**Material shown:**
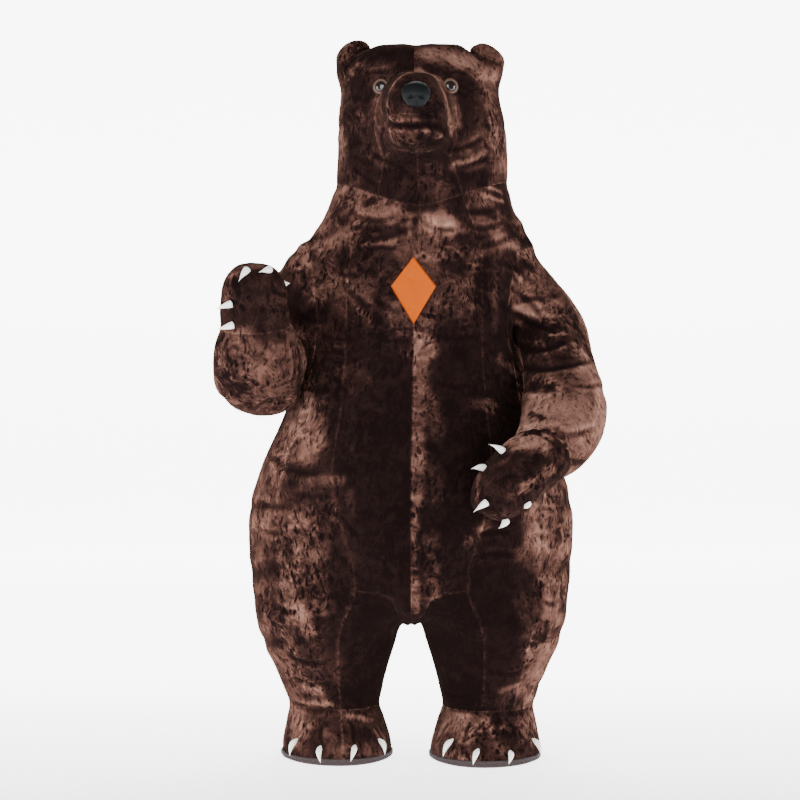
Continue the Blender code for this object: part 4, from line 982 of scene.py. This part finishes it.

---

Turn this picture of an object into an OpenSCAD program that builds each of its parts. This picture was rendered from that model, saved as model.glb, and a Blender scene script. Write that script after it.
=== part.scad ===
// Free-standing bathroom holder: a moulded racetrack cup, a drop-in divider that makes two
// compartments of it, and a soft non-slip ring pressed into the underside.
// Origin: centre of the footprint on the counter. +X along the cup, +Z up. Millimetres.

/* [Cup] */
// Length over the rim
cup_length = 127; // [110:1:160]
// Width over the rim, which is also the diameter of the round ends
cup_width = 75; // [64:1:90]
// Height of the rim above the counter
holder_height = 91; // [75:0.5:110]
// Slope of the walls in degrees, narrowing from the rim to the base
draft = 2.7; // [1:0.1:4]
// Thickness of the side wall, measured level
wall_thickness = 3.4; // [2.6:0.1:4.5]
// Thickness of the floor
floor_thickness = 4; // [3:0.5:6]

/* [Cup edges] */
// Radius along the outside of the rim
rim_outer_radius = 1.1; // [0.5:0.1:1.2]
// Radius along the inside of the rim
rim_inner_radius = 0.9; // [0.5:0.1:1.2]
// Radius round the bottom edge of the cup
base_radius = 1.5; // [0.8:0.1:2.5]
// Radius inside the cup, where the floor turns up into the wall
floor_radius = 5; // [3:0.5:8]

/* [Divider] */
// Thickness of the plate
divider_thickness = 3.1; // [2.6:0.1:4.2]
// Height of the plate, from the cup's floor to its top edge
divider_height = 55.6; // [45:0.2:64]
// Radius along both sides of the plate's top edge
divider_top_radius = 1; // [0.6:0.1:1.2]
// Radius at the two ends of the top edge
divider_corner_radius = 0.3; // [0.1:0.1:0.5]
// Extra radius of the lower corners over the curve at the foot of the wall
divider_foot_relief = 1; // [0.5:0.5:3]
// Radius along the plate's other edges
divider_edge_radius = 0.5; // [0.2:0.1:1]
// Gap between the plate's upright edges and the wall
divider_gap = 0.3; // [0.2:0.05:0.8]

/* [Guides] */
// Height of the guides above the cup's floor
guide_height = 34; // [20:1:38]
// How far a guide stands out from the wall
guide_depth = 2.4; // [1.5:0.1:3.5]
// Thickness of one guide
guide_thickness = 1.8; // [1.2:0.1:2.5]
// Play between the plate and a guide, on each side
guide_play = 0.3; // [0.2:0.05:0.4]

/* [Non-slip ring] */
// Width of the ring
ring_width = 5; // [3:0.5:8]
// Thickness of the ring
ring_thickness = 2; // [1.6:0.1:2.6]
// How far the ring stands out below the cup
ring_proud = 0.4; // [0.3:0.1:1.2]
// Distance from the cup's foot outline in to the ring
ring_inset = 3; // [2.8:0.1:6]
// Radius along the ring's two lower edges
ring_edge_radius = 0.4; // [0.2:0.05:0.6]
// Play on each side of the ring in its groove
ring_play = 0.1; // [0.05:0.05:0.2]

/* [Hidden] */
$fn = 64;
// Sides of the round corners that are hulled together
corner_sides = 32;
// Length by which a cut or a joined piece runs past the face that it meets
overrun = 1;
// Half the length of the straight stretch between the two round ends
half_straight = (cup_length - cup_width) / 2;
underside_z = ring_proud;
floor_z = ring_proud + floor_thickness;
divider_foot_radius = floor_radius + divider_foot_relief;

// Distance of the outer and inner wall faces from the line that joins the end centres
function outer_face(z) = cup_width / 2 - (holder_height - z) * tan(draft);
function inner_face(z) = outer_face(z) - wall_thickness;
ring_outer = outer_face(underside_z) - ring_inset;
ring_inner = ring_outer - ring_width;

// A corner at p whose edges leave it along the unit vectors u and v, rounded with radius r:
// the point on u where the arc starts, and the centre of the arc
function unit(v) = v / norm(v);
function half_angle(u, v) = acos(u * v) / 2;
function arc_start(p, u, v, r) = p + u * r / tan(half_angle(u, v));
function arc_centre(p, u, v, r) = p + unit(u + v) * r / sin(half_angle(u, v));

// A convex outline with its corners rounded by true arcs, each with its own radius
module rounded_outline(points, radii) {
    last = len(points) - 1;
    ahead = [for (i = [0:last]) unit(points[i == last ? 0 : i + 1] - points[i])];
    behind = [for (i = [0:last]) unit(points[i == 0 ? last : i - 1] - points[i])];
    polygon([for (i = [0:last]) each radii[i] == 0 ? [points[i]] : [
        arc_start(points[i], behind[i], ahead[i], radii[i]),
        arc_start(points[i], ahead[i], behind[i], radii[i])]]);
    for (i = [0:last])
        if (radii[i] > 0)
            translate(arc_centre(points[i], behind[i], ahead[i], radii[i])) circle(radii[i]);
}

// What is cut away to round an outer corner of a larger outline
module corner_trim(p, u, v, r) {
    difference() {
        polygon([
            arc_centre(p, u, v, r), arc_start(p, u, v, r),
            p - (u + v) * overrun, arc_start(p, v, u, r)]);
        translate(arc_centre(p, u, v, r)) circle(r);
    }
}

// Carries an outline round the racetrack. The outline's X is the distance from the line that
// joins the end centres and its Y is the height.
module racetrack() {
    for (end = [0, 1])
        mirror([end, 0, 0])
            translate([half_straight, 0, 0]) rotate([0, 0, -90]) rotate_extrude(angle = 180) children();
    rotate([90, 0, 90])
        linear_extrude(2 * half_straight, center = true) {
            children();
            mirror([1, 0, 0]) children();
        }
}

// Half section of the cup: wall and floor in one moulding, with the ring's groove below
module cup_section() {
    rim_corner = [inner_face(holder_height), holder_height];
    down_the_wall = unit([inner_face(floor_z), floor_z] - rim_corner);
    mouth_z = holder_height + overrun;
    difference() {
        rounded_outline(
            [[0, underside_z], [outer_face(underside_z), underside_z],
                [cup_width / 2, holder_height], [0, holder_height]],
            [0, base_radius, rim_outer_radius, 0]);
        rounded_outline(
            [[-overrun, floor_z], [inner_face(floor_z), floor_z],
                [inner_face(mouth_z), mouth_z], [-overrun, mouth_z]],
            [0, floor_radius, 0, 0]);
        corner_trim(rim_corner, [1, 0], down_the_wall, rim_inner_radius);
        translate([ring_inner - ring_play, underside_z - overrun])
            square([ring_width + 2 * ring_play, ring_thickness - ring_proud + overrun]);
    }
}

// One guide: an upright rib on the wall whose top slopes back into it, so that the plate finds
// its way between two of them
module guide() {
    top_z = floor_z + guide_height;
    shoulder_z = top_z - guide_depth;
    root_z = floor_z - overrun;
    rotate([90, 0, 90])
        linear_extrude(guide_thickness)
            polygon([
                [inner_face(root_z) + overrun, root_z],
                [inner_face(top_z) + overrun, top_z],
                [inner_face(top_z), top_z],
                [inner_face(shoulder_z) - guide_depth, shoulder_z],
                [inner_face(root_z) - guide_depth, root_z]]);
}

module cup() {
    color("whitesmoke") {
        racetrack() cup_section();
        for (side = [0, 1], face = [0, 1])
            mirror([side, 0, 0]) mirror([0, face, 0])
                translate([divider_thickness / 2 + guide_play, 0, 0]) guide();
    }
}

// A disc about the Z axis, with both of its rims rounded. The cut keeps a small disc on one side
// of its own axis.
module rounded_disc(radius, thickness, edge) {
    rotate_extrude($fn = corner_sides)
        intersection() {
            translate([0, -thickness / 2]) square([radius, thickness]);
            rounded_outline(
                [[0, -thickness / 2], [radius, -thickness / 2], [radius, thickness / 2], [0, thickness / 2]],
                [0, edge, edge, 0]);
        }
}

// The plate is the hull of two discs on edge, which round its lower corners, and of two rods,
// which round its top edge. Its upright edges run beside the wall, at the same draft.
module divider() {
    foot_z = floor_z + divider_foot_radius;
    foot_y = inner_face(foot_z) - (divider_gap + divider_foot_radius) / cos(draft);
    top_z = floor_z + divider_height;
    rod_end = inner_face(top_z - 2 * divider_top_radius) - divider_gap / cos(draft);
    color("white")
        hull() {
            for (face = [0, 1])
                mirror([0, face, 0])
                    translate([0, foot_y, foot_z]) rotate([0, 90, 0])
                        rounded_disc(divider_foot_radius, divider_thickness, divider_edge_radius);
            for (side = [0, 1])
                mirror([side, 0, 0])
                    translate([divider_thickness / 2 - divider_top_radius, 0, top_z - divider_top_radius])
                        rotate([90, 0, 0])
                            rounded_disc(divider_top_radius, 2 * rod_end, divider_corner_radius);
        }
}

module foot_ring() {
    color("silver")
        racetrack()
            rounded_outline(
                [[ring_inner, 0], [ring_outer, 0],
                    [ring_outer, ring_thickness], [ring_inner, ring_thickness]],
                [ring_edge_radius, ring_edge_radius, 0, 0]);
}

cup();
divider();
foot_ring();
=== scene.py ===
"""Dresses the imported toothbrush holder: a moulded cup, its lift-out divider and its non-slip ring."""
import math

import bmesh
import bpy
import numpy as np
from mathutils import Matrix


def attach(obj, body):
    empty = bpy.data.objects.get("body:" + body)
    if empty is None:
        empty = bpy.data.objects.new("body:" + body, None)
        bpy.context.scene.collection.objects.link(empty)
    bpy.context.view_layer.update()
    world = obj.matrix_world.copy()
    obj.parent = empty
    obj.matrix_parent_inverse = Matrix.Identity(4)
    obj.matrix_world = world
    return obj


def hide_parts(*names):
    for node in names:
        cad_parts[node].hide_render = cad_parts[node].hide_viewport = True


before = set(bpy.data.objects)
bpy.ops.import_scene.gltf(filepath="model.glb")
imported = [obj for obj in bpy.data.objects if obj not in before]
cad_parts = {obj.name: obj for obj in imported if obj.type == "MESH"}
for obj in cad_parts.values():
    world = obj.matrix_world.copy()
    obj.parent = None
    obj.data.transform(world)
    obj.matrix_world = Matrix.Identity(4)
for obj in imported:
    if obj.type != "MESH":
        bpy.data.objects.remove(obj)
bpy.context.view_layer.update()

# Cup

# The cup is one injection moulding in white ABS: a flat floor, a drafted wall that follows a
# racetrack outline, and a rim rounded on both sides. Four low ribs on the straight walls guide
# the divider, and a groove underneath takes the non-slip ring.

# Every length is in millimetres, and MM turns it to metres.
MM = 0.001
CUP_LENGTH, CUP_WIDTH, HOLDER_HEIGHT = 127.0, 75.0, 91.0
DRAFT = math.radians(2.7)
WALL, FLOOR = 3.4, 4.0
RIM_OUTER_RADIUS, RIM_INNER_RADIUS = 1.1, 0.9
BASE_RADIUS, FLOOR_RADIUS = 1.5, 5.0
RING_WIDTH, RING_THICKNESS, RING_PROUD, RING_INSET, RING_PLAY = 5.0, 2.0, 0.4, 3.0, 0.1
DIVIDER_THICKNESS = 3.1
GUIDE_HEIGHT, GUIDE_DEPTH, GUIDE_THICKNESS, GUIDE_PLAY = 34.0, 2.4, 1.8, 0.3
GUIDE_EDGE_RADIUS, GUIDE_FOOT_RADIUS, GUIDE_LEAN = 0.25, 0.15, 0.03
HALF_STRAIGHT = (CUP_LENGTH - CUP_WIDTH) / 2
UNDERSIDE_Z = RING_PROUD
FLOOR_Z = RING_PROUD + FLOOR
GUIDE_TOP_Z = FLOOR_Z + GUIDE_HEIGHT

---

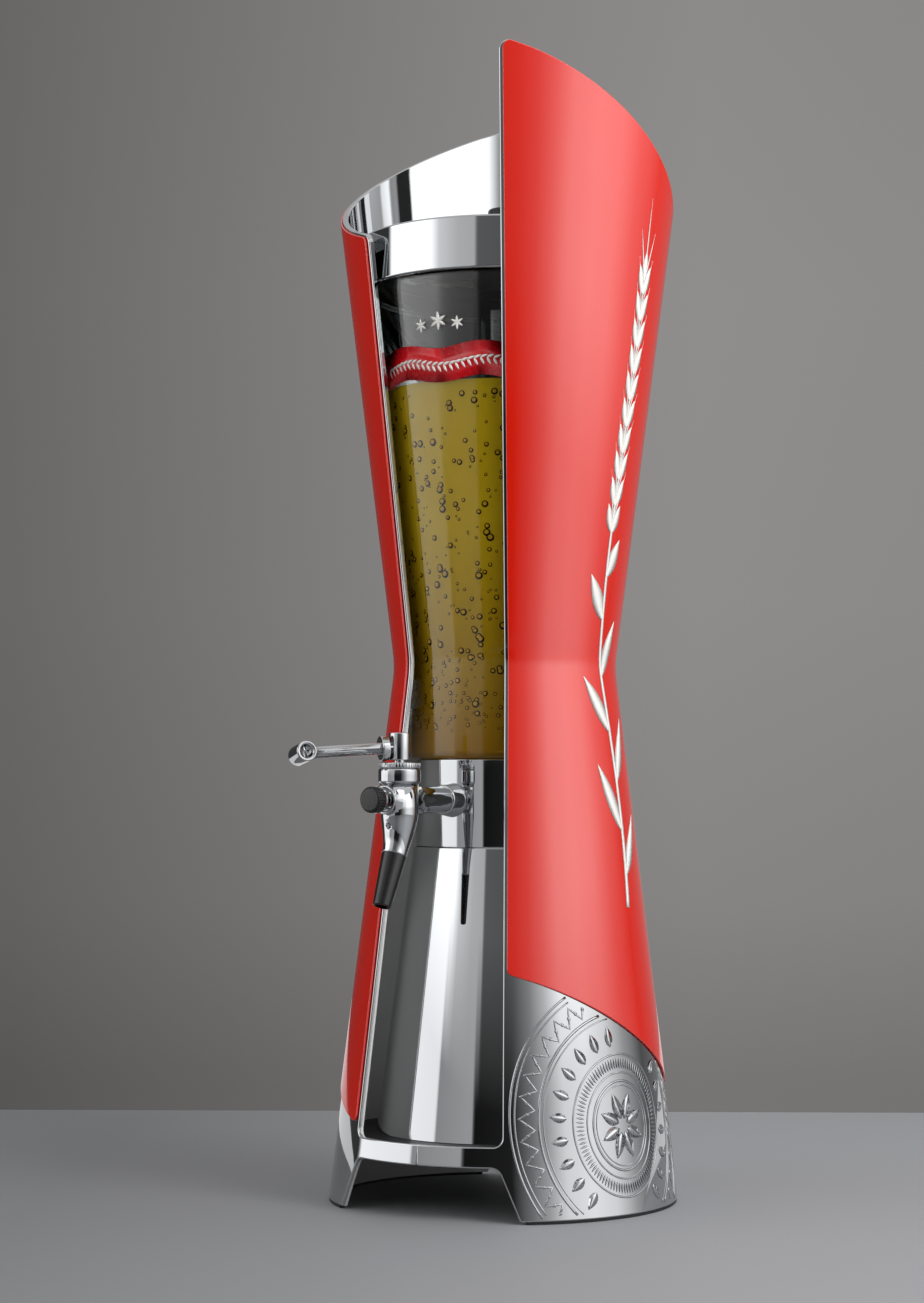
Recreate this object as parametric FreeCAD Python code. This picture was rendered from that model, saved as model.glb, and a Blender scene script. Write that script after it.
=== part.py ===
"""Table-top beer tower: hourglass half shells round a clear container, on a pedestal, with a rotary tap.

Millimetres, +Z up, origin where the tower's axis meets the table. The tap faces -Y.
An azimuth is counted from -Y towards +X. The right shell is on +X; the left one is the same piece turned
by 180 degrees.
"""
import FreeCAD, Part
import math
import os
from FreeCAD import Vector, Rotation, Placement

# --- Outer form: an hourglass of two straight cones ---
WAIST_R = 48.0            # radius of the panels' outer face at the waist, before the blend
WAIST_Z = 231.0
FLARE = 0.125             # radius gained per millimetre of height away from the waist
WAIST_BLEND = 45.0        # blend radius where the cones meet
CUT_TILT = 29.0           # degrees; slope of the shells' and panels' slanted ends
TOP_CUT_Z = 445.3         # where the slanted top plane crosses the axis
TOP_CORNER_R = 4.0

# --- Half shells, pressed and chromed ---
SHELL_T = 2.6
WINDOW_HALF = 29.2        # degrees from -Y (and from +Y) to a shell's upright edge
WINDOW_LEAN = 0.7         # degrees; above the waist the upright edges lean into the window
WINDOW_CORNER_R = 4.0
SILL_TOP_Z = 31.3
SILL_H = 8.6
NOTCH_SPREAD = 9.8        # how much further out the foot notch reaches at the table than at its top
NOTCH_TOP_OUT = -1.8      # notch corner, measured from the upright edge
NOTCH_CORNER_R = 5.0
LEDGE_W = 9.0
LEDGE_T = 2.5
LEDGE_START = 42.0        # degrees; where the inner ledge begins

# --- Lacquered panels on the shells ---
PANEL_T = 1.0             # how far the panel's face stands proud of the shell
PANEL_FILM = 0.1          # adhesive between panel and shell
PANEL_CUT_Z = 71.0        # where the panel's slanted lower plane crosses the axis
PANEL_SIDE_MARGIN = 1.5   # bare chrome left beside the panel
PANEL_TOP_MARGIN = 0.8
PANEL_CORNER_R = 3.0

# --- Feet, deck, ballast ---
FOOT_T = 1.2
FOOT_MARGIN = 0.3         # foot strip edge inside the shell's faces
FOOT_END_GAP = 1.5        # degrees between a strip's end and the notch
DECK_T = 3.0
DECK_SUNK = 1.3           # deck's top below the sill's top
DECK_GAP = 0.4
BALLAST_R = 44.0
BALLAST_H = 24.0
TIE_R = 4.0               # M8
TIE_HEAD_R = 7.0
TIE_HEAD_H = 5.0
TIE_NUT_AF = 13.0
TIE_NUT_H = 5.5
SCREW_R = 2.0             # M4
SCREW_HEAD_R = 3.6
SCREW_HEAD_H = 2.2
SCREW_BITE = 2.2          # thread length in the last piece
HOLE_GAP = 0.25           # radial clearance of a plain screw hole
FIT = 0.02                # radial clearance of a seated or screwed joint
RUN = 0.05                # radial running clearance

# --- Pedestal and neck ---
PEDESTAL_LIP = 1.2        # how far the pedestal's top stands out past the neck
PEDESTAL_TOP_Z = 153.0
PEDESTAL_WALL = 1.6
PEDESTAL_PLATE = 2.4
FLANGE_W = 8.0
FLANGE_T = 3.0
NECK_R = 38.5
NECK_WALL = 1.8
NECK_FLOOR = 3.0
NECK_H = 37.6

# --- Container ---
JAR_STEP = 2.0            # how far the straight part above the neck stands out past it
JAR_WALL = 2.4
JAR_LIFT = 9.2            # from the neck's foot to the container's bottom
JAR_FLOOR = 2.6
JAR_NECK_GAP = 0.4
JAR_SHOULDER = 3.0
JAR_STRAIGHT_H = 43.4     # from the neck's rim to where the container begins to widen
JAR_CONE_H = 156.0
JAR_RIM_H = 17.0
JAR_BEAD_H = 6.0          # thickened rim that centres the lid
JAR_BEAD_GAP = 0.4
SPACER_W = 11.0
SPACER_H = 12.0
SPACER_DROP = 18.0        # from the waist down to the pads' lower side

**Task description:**
Only the lines from the one containing "for (face = [0, 1])" through the one containing "cad_parts[node].hide_render = cad_parts[node].hide_viewport" are to be reproduced, exactly as they appear.

**Right answer:**
            for (face = [0, 1])
                mirror([0, face, 0])
                    translate([0, foot_y, foot_z]) rotate([0, 90, 0])
                        rounded_disc(divider_foot_radius, divider_thickness, divider_edge_radius);
            for (side = [0, 1])
                mirror([side, 0, 0])
                    translate([divider_thickness / 2 - divider_top_radius, 0, top_z - divider_top_radius])
                        rotate([90, 0, 0])
                            rounded_disc(divider_top_radius, 2 * rod_end, divider_corner_radius);
        }
}

module foot_ring() {
    color("silver")
        racetrack()
            rounded_outline(
                [[ring_inner, 0], [ring_outer, 0],
                    [ring_outer, ring_thickness], [ring_inner, ring_thickness]],
                [ring_edge_radius, ring_edge_radius, 0, 0]);
}

cup();
divider();
foot_ring();
=== scene.py ===
"""Dresses the imported toothbrush holder: a moulded cup, its lift-out divider and its non-slip ring."""
import math

import bmesh
import bpy
import numpy as np
from mathutils import Matrix


def attach(obj, body):
    empty = bpy.data.objects.get("body:" + body)
    if empty is None:
        empty = bpy.data.objects.new("body:" + body, None)
        bpy.context.scene.collection.objects.link(empty)
    bpy.context.view_layer.update()
    world = obj.matrix_world.copy()
    obj.parent = empty
    obj.matrix_parent_inverse = Matrix.Identity(4)
    obj.matrix_world = world
    return obj


def hide_parts(*names):
    for node in names:
        cad_parts[node].hide_render = cad_parts[node].hide_viewport = True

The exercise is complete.